> [Data shown]:
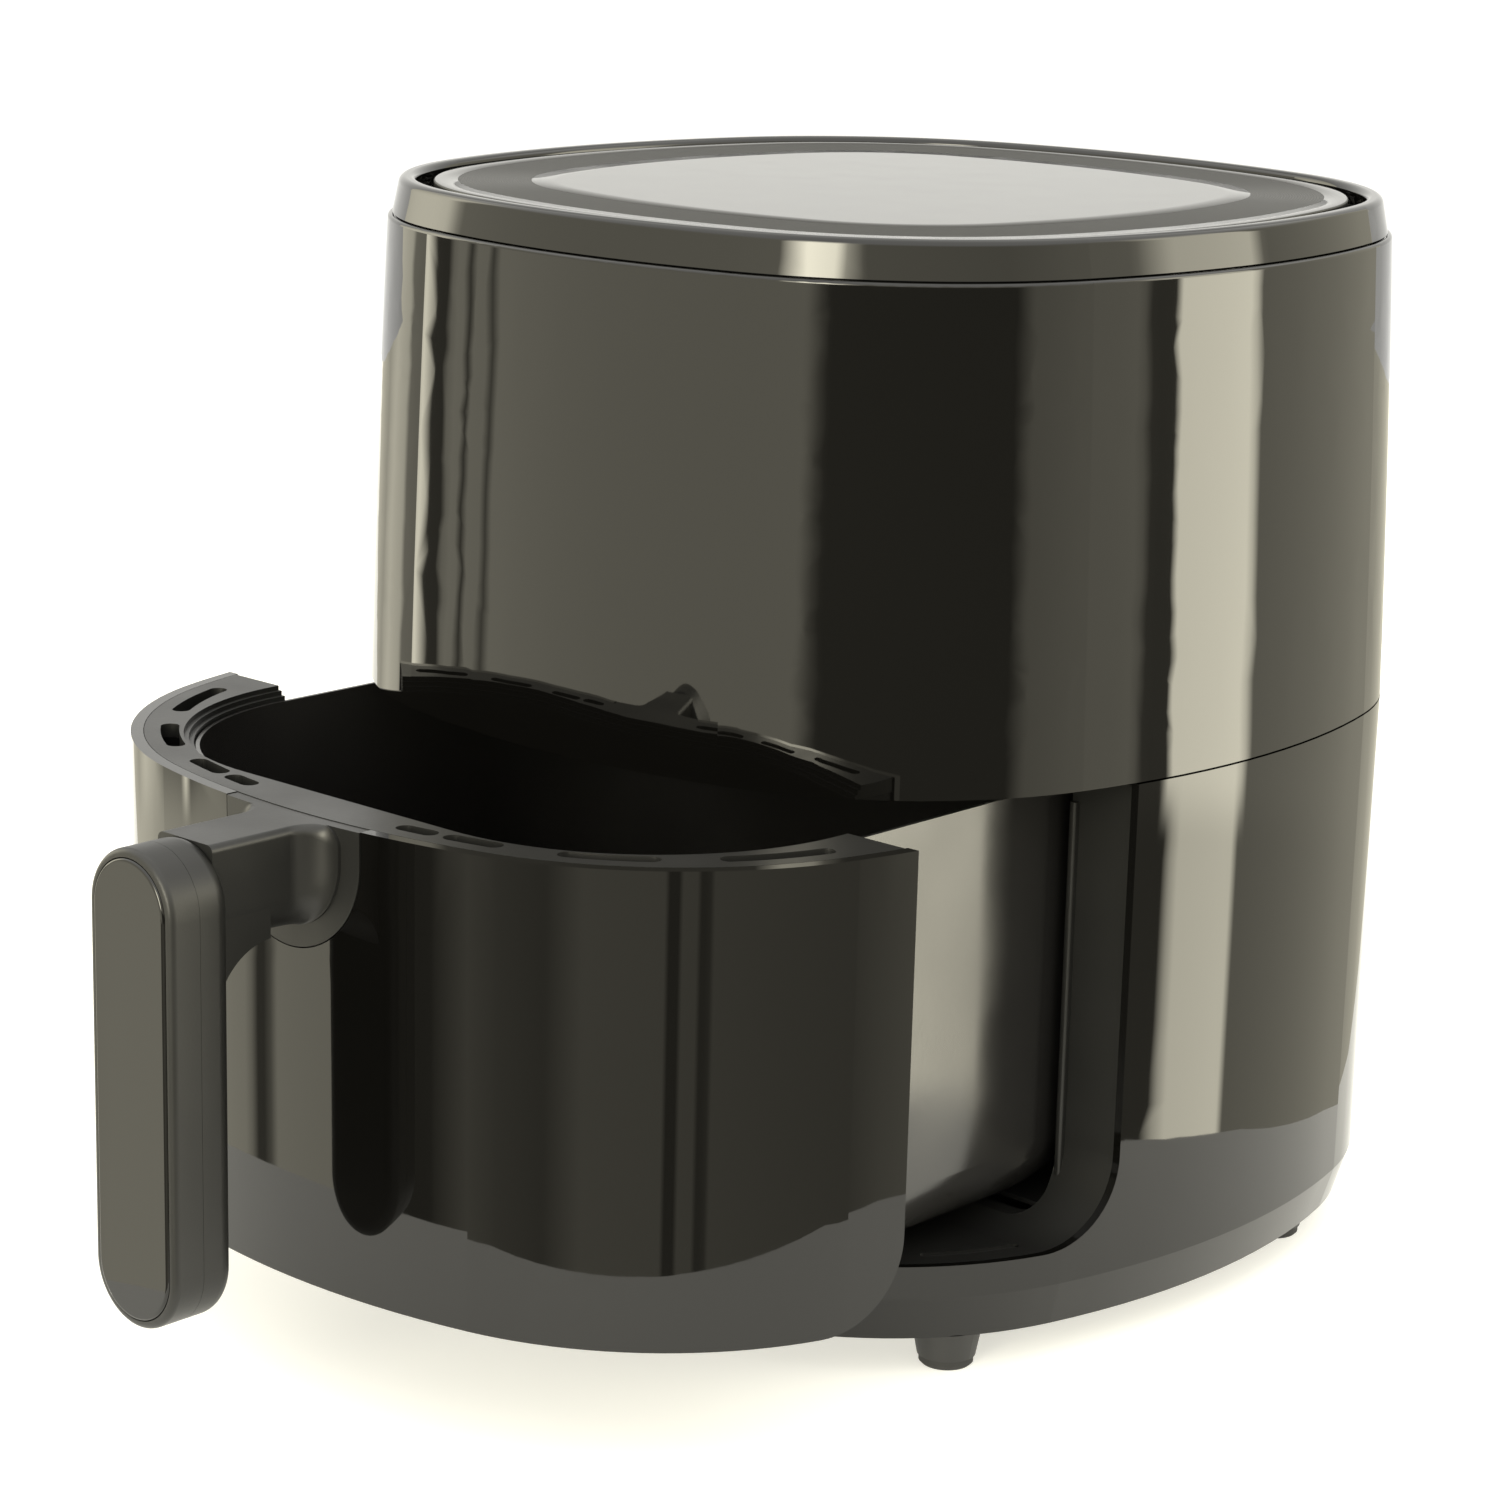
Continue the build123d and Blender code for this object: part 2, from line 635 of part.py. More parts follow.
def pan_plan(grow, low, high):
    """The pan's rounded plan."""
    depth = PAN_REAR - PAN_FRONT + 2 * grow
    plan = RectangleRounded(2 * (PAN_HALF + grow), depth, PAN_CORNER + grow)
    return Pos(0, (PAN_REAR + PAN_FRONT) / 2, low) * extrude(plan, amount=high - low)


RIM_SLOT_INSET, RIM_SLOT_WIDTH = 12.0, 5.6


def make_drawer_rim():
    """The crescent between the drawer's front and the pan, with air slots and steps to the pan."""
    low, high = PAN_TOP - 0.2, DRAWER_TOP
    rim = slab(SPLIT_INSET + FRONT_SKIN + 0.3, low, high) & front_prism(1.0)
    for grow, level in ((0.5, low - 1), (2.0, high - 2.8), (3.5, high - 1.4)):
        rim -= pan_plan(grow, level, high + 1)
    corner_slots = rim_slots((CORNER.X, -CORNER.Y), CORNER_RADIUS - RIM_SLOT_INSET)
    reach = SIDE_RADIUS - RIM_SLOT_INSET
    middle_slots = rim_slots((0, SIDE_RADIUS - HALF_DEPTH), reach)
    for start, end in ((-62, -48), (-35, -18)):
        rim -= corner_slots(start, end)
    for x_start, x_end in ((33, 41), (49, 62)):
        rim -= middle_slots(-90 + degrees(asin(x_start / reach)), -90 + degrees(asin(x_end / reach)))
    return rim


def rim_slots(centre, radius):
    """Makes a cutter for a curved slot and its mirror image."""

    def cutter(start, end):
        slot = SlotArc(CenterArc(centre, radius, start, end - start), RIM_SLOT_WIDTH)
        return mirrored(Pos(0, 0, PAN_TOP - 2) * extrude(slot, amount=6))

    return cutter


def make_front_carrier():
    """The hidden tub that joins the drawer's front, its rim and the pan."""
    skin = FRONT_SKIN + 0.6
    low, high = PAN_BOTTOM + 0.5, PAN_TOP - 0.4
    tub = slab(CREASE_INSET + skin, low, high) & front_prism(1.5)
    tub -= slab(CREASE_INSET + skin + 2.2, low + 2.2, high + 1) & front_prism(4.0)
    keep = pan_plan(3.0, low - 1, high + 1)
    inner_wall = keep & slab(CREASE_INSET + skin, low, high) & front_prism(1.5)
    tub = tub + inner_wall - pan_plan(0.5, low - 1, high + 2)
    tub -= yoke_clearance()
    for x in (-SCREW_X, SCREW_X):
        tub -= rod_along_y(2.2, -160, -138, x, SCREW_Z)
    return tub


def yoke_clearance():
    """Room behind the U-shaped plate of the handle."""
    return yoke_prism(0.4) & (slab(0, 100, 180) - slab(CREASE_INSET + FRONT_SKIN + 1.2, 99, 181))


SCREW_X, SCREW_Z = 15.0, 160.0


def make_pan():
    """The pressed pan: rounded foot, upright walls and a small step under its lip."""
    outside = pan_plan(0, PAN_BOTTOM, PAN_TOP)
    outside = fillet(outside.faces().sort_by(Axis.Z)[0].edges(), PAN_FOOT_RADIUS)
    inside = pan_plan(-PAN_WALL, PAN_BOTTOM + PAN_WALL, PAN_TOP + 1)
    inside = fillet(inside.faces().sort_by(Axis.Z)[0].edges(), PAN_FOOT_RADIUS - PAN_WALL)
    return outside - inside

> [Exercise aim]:
Extract all the material, leaving every line as it is.

> [Solution for this task]:
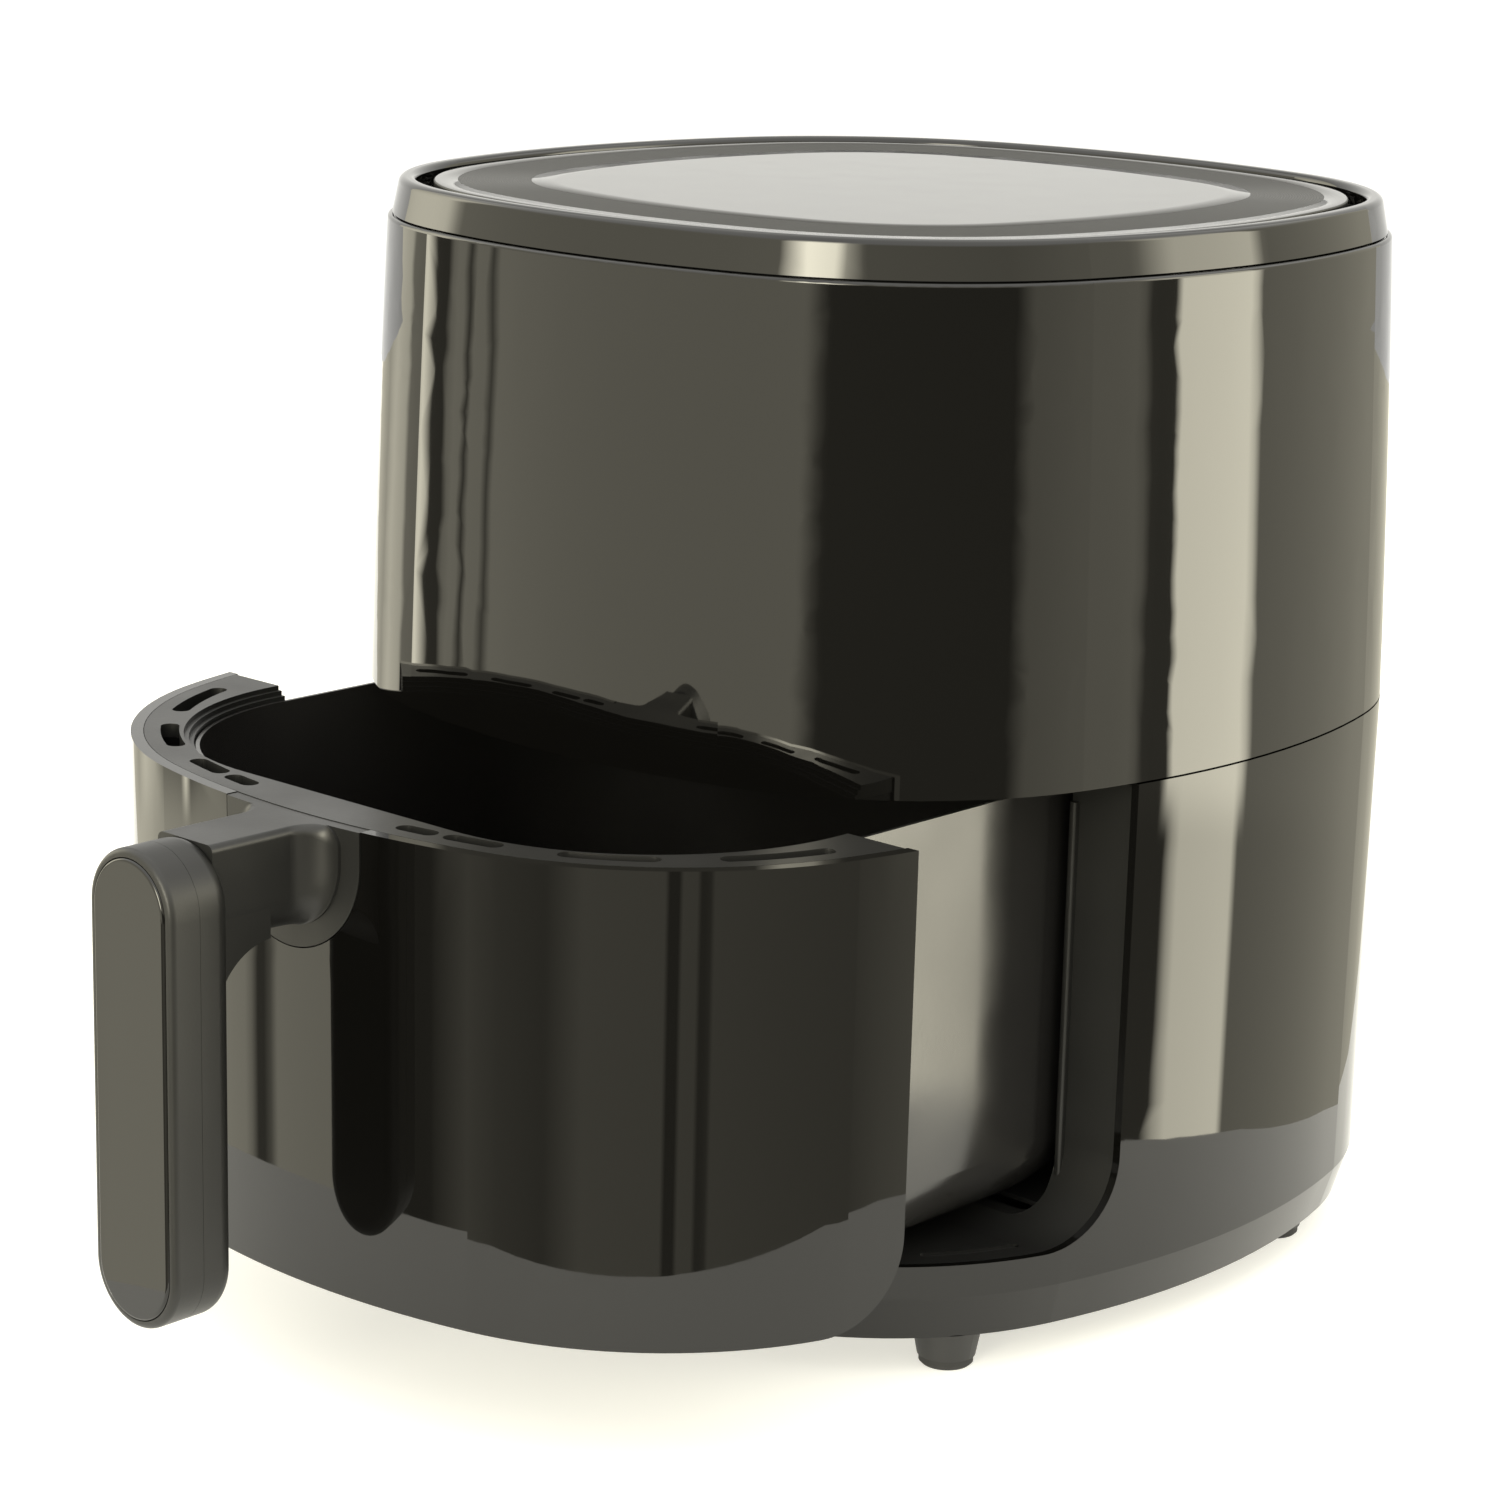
Continue the build123d and Blender code for this object: part 2, from line 635 of part.py. More parts follow.
def pan_plan(grow, low, high):
    """The pan's rounded plan."""
    depth = PAN_REAR - PAN_FRONT + 2 * grow
    plan = RectangleRounded(2 * (PAN_HALF + grow), depth, PAN_CORNER + grow)
    return Pos(0, (PAN_REAR + PAN_FRONT) / 2, low) * extrude(plan, amount=high - low)


RIM_SLOT_INSET, RIM_SLOT_WIDTH = 12.0, 5.6


def make_drawer_rim():
    """The crescent between the drawer's front and the pan, with air slots and steps to the pan."""
    low, high = PAN_TOP - 0.2, DRAWER_TOP
    rim = slab(SPLIT_INSET + FRONT_SKIN + 0.3, low, high) & front_prism(1.0)
    for grow, level in ((0.5, low - 1), (2.0, high - 2.8), (3.5, high - 1.4)):
        rim -= pan_plan(grow, level, high + 1)
    corner_slots = rim_slots((CORNER.X, -CORNER.Y), CORNER_RADIUS - RIM_SLOT_INSET)
    reach = SIDE_RADIUS - RIM_SLOT_INSET
    middle_slots = rim_slots((0, SIDE_RADIUS - HALF_DEPTH), reach)
    for start, end in ((-62, -48), (-35, -18)):
        rim -= corner_slots(start, end)
    for x_start, x_end in ((33, 41), (49, 62)):
        rim -= middle_slots(-90 + degrees(asin(x_start / reach)), -90 + degrees(asin(x_end / reach)))
    return rim


def rim_slots(centre, radius):
    """Makes a cutter for a curved slot and its mirror image."""

    def cutter(start, end):
        slot = SlotArc(CenterArc(centre, radius, start, end - start), RIM_SLOT_WIDTH)
        return mirrored(Pos(0, 0, PAN_TOP - 2) * extrude(slot, amount=6))

    return cutter


def make_front_carrier():
    """The hidden tub that joins the drawer's front, its rim and the pan."""
    skin = FRONT_SKIN + 0.6
    low, high = PAN_BOTTOM + 0.5, PAN_TOP - 0.4
    tub = slab(CREASE_INSET + skin, low, high) & front_prism(1.5)
    tub -= slab(CREASE_INSET + skin + 2.2, low + 2.2, high + 1) & front_prism(4.0)
    keep = pan_plan(3.0, low - 1, high + 1)
    inner_wall = keep & slab(CREASE_INSET + skin, low, high) & front_prism(1.5)
    tub = tub + inner_wall - pan_plan(0.5, low - 1, high + 2)
    tub -= yoke_clearance()
    for x in (-SCREW_X, SCREW_X):
        tub -= rod_along_y(2.2, -160, -138, x, SCREW_Z)
    return tub


def yoke_clearance():
    """Room behind the U-shaped plate of the handle."""
    return yoke_prism(0.4) & (slab(0, 100, 180) - slab(CREASE_INSET + FRONT_SKIN + 1.2, 99, 181))


SCREW_X, SCREW_Z = 15.0, 160.0


def make_pan():
    """The pressed pan: rounded foot, upright walls and a small step under its lip."""
    outside = pan_plan(0, PAN_BOTTOM, PAN_TOP)
    outside = fillet(outside.faces().sort_by(Axis.Z)[0].edges(), PAN_FOOT_RADIUS)
    inside = pan_plan(-PAN_WALL, PAN_BOTTOM + PAN_WALL, PAN_TOP + 1)
    inside = fillet(inside.faces().sort_by(Axis.Z)[0].edges(), PAN_FOOT_RADIUS - PAN_WALL)
    return outside - inside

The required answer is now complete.